What Makes a Value-Holding Property

Once you’ve pinpointed the right suburb, the next step is to identify properties within that suburb that hold value.

1. Appeal to Owner-Occupiers

Properties that attract owner-occupiers tend to maintain their value better. This is because owner-occupiers are generally more invested in the property and the community.

2. Purchasing Below Intrinsic Value

The intrinsic value represents the true worth of a property, irrespective of external market conditions. The goal is to acquire a quality property at a fair price.

3. High Land-to-Asset Ratio

Properties where the land constitutes a significant portion of the asset’s value are generally preferable. This doesn’t necessarily mean larger land parcels but rather the value of the land relative to the property as a whole.

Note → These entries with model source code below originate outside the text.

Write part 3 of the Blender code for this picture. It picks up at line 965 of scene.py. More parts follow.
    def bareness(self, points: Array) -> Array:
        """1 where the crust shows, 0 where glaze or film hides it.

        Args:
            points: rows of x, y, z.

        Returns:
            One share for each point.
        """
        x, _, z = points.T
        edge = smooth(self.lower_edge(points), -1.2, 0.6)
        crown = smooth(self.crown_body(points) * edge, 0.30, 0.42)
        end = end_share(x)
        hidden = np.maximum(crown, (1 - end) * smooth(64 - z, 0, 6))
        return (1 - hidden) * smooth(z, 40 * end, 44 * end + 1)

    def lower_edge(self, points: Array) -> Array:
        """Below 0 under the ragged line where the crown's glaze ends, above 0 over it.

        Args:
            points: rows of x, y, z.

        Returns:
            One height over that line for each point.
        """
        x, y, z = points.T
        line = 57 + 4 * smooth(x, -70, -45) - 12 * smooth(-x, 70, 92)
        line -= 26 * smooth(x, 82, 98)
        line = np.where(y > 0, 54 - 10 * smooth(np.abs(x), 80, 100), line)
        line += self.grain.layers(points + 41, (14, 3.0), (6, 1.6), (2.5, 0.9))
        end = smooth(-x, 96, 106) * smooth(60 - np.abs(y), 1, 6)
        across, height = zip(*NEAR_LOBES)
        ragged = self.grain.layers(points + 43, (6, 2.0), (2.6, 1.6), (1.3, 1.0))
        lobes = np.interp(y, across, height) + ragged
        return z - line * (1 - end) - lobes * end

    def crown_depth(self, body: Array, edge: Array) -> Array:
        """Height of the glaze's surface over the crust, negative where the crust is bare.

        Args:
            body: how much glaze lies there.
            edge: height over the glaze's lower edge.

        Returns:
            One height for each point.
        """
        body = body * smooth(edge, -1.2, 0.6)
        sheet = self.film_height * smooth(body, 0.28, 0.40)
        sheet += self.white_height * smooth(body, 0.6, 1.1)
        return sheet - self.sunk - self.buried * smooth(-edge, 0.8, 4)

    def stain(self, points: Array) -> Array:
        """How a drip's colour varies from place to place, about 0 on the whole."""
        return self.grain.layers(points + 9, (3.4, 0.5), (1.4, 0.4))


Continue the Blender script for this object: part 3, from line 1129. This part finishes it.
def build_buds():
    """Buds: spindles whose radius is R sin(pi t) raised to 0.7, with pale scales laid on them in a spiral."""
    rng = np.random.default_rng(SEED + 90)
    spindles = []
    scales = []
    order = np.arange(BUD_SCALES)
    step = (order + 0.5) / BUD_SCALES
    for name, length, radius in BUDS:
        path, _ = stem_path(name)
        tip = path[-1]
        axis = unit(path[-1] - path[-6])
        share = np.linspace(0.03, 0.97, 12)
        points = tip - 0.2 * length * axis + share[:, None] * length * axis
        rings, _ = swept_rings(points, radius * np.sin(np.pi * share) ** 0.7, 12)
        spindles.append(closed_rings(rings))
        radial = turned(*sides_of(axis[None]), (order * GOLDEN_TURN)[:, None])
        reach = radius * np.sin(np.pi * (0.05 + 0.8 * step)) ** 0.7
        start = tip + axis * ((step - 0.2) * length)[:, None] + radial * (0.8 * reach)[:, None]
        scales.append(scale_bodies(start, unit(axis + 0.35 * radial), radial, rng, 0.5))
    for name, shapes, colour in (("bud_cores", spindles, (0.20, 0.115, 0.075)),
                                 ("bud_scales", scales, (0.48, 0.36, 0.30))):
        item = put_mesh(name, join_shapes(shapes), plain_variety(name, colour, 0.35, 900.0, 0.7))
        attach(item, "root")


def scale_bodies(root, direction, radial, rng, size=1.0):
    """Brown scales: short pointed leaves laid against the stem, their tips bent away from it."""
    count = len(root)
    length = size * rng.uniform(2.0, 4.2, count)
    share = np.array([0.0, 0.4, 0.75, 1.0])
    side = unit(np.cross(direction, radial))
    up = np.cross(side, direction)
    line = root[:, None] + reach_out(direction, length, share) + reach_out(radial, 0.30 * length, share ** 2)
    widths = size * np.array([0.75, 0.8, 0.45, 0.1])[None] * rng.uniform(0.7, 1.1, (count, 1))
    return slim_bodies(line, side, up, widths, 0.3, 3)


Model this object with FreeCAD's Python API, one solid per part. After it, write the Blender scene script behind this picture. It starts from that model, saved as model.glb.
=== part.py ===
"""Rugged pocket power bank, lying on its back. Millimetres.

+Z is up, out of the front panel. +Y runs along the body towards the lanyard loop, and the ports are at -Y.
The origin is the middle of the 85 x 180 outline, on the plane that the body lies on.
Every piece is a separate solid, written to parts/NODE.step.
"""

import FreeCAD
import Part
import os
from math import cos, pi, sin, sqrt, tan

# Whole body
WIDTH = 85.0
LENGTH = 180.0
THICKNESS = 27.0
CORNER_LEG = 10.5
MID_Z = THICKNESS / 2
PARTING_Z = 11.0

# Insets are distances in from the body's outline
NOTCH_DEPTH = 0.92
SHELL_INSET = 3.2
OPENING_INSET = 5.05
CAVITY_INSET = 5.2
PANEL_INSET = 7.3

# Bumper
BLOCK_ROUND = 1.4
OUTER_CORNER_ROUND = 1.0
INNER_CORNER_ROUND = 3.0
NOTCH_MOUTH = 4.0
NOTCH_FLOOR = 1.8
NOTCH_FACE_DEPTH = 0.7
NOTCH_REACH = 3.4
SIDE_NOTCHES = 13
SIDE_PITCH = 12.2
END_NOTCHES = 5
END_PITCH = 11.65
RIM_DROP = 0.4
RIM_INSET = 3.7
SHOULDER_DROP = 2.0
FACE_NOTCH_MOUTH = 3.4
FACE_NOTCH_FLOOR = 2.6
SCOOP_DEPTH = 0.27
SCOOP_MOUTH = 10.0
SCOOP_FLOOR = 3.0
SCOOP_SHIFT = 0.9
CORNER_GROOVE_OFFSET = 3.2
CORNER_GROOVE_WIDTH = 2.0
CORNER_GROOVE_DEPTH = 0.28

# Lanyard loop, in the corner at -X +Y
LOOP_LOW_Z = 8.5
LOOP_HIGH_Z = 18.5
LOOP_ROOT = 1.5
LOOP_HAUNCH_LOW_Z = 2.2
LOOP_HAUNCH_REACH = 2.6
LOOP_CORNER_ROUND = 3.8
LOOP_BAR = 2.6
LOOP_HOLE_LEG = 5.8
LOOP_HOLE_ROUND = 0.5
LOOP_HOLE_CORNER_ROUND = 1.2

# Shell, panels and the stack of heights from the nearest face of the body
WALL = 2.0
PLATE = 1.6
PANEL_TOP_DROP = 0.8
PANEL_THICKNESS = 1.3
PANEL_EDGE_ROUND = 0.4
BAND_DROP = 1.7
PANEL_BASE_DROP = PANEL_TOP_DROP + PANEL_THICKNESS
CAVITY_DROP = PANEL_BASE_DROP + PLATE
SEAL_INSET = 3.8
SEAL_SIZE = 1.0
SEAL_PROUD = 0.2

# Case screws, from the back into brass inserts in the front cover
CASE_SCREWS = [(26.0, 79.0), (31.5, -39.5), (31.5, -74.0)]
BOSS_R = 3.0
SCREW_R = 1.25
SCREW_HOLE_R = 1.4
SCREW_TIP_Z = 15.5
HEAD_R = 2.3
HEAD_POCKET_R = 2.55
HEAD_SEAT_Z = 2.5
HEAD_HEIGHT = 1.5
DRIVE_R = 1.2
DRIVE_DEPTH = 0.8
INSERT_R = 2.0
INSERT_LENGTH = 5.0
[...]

4. Targeting High-Growth Areas

Areas with a history of strong capital growth, typically affluent regions within inner and middle-ring suburbs of major cities, are ideal targets.

5. Unique Property Features

Properties with unique features, whether it’s an exceptional view, a double driveway, or any other distinct characteristic, tend to hold value due to their scarcity.

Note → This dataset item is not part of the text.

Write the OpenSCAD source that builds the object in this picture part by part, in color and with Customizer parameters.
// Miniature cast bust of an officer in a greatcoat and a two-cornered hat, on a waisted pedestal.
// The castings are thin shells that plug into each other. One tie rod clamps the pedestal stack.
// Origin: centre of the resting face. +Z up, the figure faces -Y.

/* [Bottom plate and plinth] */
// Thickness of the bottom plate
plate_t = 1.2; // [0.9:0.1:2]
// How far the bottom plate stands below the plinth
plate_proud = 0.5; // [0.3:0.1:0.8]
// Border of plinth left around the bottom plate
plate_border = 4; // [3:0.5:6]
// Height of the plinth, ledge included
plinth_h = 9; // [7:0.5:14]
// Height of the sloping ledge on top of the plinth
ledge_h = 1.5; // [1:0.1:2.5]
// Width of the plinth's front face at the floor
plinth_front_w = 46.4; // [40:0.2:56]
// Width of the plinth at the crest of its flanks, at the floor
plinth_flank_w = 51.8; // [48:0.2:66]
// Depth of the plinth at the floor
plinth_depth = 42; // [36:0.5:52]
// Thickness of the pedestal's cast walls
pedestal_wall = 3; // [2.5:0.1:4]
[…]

6. Opportunities for Manufactured Growth

Properties that offer potential for redevelopment, subdivision, or renovation allow you to add value independently of market conditions.

A Balanced Approach to Property Investment

By combining the strategies for selecting the right suburb and the right property, investors can effectively balance risk and reward. This comprehensive approach emphasizes the importance of location, intrinsic value, uniqueness, and potential for future value addition. While the journey to finding your first or next investment property can be complex, understanding these principles will guide you towards a more stable and potentially lucrative investment portfolio.

Remember, the path to successful property investment is often challenging. However, with the right knowledge and strategy, you can navigate the complexities of the real estate market and identify properties that not only hold their value but also have the potential for significant growth.